Much of the vampire lore is told to us by a couple of altar boys who are obviously going through film lore but state they know these things because they are altar boys! I should mention that the sword of Saint George is also an effective vampire killing tool.

The characters are unconvincing. Charles is one tough hombre, able to go vampire hunting after being hung by a meat hook in the back and then sewed up by an illiterate meat-packer. He also has a near sex experience with Iris but there is little to suggest it was vampire control and more the fact that he was horny and only just remembers his wife and stops the action in time – though Iris comments his will is strong, I wasn’t convinced there was mojo going on. Iris is a dancer in the hotel, whose show lasted about ten seconds. The other characters seemed irrelevant almost.

Soundtrack wise, other than the opening piece I didn’t really notice it.

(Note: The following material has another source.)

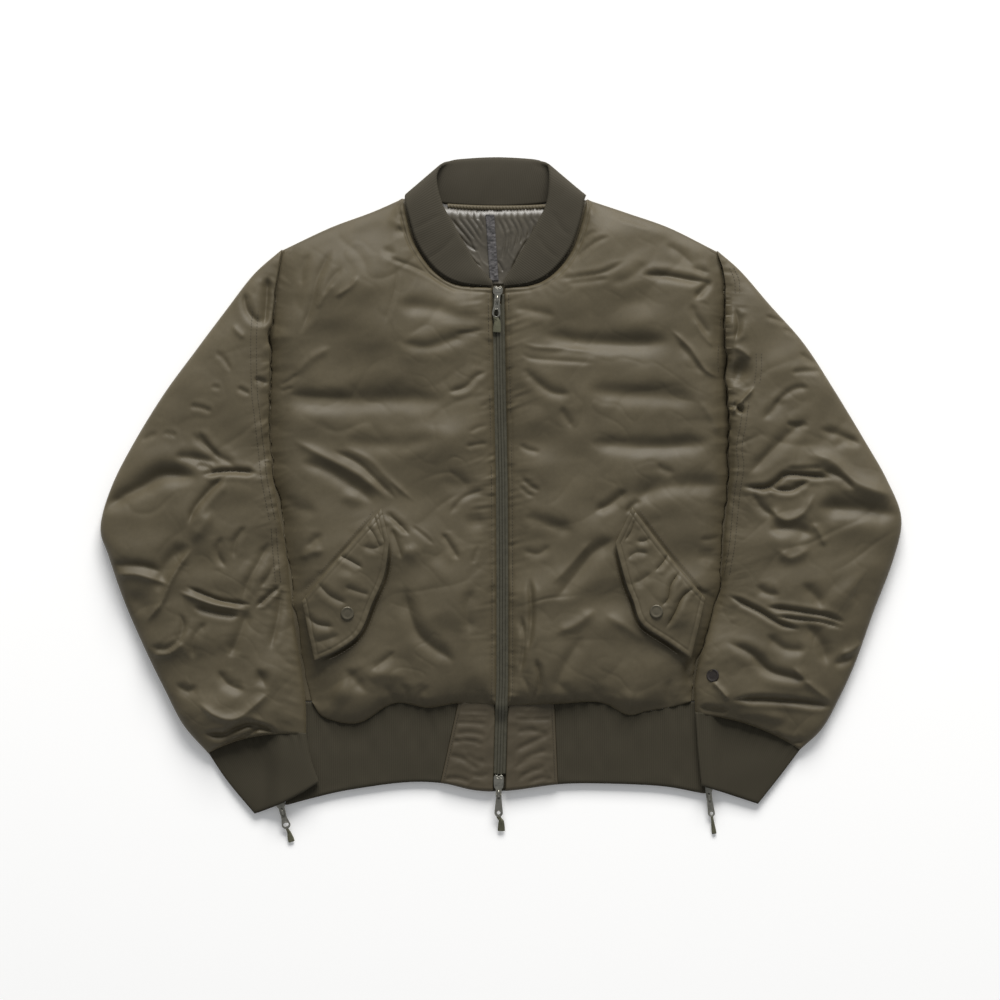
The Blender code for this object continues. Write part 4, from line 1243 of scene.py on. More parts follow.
SLEEVE_CREASES = {
    Side.RIGHT: creases(
        (4, 3.2, 0.4, 0.2, 1.3, -289, 235, -284, 212, -266, 195),
        (5, 5, 0.3, 0.3, 1.5, -262, 252, -263, 225, -266, 193),
        (3, 2.4, 0.5, 0, 1.2, -278, 137, -269, 134, -260, 131),
        (3, -1.8, 0, 0, 1.5, -302, 197, -295, 189, -286, 181),
        (3, 1.6, 0.5, 0.2, 1.3, -404, 66, -394, 72, -384, 75),
        (2.2, 1.2, 0.5, 0.2, 1.2, -380, 75, -372, 75, -362, 72),
        (2.6, 1.6, 0.5, 0.2, 1.2, -350, 106, -336, 104, -323, 99),
        (2.2, 1.1, 0.5, 0.2, 1.2, -326, 127, -320, 127, -313, 125),
        (2.6, 1.6, 0.5, 0.2, 1.2, -297, 127, -289, 123, -280, 119),
        (2.6, 1.2, 0.5, 0, 1.3, -322, 168, -310, 158, -302, 144),
        (4.2, 2, 0.4, 0.3, 1.4, -348, 76, -321, 53, -295, 37),
        (3.2, 1.6, 0.4, 0.3, 1.3, -340, 78, -328, 60, -312, 44),
        (5, 2.8, 0.35, 0.4, 1.5, -368, 50, -340, 47, -312, 41),
        (2.4, 2, 0.4, 0.3, 1.2, -342, 40, -332, 38, -322, 35),
        (3.2, 5, 0.45, -0.3, 1.1, -336, 29, -317, 32, -300, 33, -272, 31),
        (9, 5.6, 0.3, 0.5, 1.6, -449, -14, -425, 4, -400, 17, -376, 29, -338, 26),
        (4.2, 3.8, 0.45, 0.6, 1.3, -308, 29, -321, 17, -333, 4, -343, -9, -351, -28),
        (8, -2.8, 0, 0, 1.8, -322, -10, -334, -28, -347, -48),
        (3, -3.8, 0, 0, 1.3, -344, -52, -358, -70, -371, -92, -380, -114, -399, -138),
        (8, 3, 0.1, 0, 1.7, -350, -48, -374, -70, -386, -104),
        (4, -3.2, 0, 0, 1.5, -436, -84, -411, -83, -390, -88, -370, -95),
        (5, 3, 0.1, 0, 1.5, -438, -72, -404, -73, -380, -80),
        (12, 3, 0.1, 0, 1.9, -424, -103, -404, -116, -390, -128),
        (3.4, -3.4, 0, 0, 1.4, -362, -102, -341, -110, -320, -117, -286, -123),
        (2.4, 3, 0.2, 0, 1.1, -354, -96, -331, -106, -310, -113, -278, -117),
        (3.4, 3, 0.25, -0.2, 1.3, -346, -119, -318, -126, -292, -130),
        (2.6, 3.4, 0.5, 0.2, 1.1, -247, -95, -262, -108, -275, -120),
        (6, 3, 0.25, 0.2, 1.5, -283, -121, -289, -138, -294, -152, -305, -176),
        (4, 2.4, 0.45, 0.2, 1.4, -260, -46, -272, -70, -284, -92, -289, -112),
        (3, 2, 0.45, 0.2, 1.3, -253, -70, -260, -84, -270, -98),
        (4.2, 2.8, 0.4, 0.2, 1.4, -246, -98, -250, -130, -259, -168),
        (3.2, 1.8, 0.4, 0, 1.4, -285, -28, -297, -44, -300, -66),
        (3.6, 1.8, 0.4, 0, 1.4, -312, -40, -318, -58, -308, -76),
        (3.6, 2.4, 0.4, 0, 1.3, -396, -164, -376, -166, -361, -155, -356, -138, -361, -126),
        (3, -2.2, 0, 0, 1.5, -392, -173, -371, -171, -354, -158),
        (4, 2.2, 0.35, 0, 1.4, -346, -178, -343, -152, -329, -136),
        (7, 3, 0.25, 0, 1.6, -275, -188, -268, -200, -262, -212),
        (5, 2.2, 0.35, 0, 1.5, -318, -190, -306, -206, -286, -214),
        (5, 2.2, 0.35, 0, 1.5, -366, -206, -350, -214, -340, -206),
        (5, -3.2, 0, 0, 1.5, -340, -226, -322, -240, -306, -245, -289, -240, -258, -214),
        (4, 5.6, 0.4, 0.3, 1.2, -334, -262, -311, -263, -299, -257, -284, -252, -266, -252),
        (3.6, 4.8, 0.4, 0, 1.2, -314, -272, -295, -268, -280, -261, -271, -255, -248, -262),
    ),
    Side.LEFT: creases(
        (2.6, 1.8, 0.5, 0.2, 1.2, 296, 207, 309, 203, 324, 199),
        (2.4, 1.4, 0.5, 0.2, 1.2, 316, 193, 326, 189, 334, 184),
        (3, 1.8, 0.5, 0.2, 1.3, 334, 166, 344, 159, 356, 152),
        (2.6, 1.8, 0.5, 0.2, 1.2, 324, 143, 340, 145, 360, 145),
        (3, 2, 0.45, 0.3, 1.3, 303, 103, 318, 118, 332, 126, 348, 126),
        (2.6, 1.4, 0.5, 0.2, 1.3, 318, 86, 331, 84, 346, 85),
        (4, 2.2, 0.45, 0.3, 1.4, 356, 80, 378, 74, 404, 64),
        (5, 1.6, 0.4, 0.2, 1.6, 372, 60, 388, 66, 406, 62),
        (6, 2.4, 0.4, 0.2, 1.6, 276, 28, 300, 52, 322, 74, 348, 94),
        (5, 1.8, 0.4, 0.2, 1.6, 292, 90, 308, 104, 322, 112),
        (3.2, 2.4, 0.45, 0.2, 1.3, 263, 216, 266, 196, 262, 178),
        (5, 1.6, 0.3, 0, 1.6, 274, 212, 268, 196, 262, 182),
        (9, 4.6, 0.2, 0, 2, 270, 162, 268, 146, 262, 128),
        (3.6, -2, 0, 0, 1.5, 258, 172, 270, 168, 282, 158),
        (2.6, -3.2, 0, 0, 1.4, 256, 96, 263, 104, 271, 113, 285, 128),
        (3, 4, 0.3, 0, 1.3, 257, 110, 266, 104, 272, 96),
        (3.2, 5, 0.35, -0.2, 1.1, 268, 16, 293, 14, 306, 19, 320, 29, 346, 28, 374, 25),
        (3, 4.2, 0.35, -0.3, 1.1, 298, 15, 312, 12, 326, 12, 336, 18, 348, 22),
        (2.2, 1.8, 0.4, 0.2, 1.2, 318, 36, 340, 36, 362, 37),
        (8, -3.8, 0, 0, 1.6, 342, 53, 374, 42, 398, 20, 442, 4),
        (3.6, 2.6, 0.3, -0.4, 1.3, 360, 34, 380, 27, 397, 12),
        (11, 5.2, 0.15, 0.4, 1.8, 352, -8, 396, -9, 447, -16),
        (4.4, 2.4, 0.3, 0, 1.5, 282, 9, 292, -8, 308, -18),
        (4.4, -2.6, 0, 0, 1.6, 298, -6, 318, -22, 338, -14, 352, 8),
        (7.5, 3, 0.25, 0.2, 1.7, 298, -33, 325, -31, 352, -39),
        (6, -2.4, 0, 0, 1.7, 308, -54, 325, -64, 348, -53),
        (4, -2, 0, 0, 1.5, 348, -24, 357, -36, 364, -52),
        (22, -3, 0, 0, 2, 372, -94, 386, -108, 398, -116),
        (7, 2.4, 0.2, 0, 1.7, 336, -92, 354, -110, 360, -124),
        (2.8, 4, 0.4, 0.3, 1.1, 254, -106, 275, -117, 291, -125, 311, -137, 336, -145),
        (2.8, 3.8, 0.4, 0.3, 1.1, 296, -119, 320, -122, 346, -126, 367, -130, 388, -138),
        (2.4, 3, 0.4, 0, 1.1, 304, -129, 334, -133, 360, -136, 386, -144),
        (5, 2.2, 0.4, 0.2, 1.5, 284, -94, 298, -104, 314, -106),
        (7, 2.8, 0.25, 0.2, 1.7, 340, -136, 357, -158, 367, -186),
        (4, -2.8, 0, 0, 1.4, 380, -174, 394, -168, 408, -159),
        (4, 2.4, 0.35, 0.2, 1.4, 372, -184, 384, -181, 398, -176),
        (5, 3.2, 0.35, 0.3, 1.5, 252, -158, 281, -172, 303, -192, 350, -203),
        (4.2, -2.4, 0, 0, 1.5, 326, -186, 348, -208, 372, -226),
        (6, 2.4, 0.3, 0, 1.6, 296, -150, 318, -166, 344, -168),
        (3.4, 4.4, 0.4, -0.2, 1.1, 258, -224, 290, -223, 332, -226, 374, -232),
        (9, -2.6, 0, 0, 1.8, 262, -240, 290, -240, 322, -246),
        (3.2, -2.8, 0, 0, 1.5, 236, -202, 246, -212, 256, -224),
        (3.2, 2.8, 0.4, 0, 1.3, 222, -232, 238, -235, 256, -236),
        (4, 3, 0.4, 0, 1.3, 300, -262, 322, -272, 344, -270),
    ),
}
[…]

So, muddled confused story (including the dragon attacking his own children for no properly explored reason, but the suspicion that as he was raised with just a dribble of the baby's blood he needs to feed on the blood of the descendent), with massively derivative elements. No suspense. Poor effects and worst acting – with the exception of Assante who whilst overacting terribly does so in a fun manner and tries to pull the film from the mire. One, really, to avoid and 2 out of 10 is for Assante's efforts more than the rest of the film.

You can catch a trailer here and the imdb page is here.

2 comments:

Anonymous said...

I saw this movie and actually liked it because Armand Assante is great, the music is good, the girl is hot, and I thought the vampire old lady was funny as hell!
BH

Taliesin_ttlg said...

To be fair, Armand Assante was the only good thing in the movie - his performance ensured it got a score.

As I said in the review I didn't really notice the music (other than the opening music) so it never struck a chord with me.

Hey, but we all find things different and I appreciate your comment.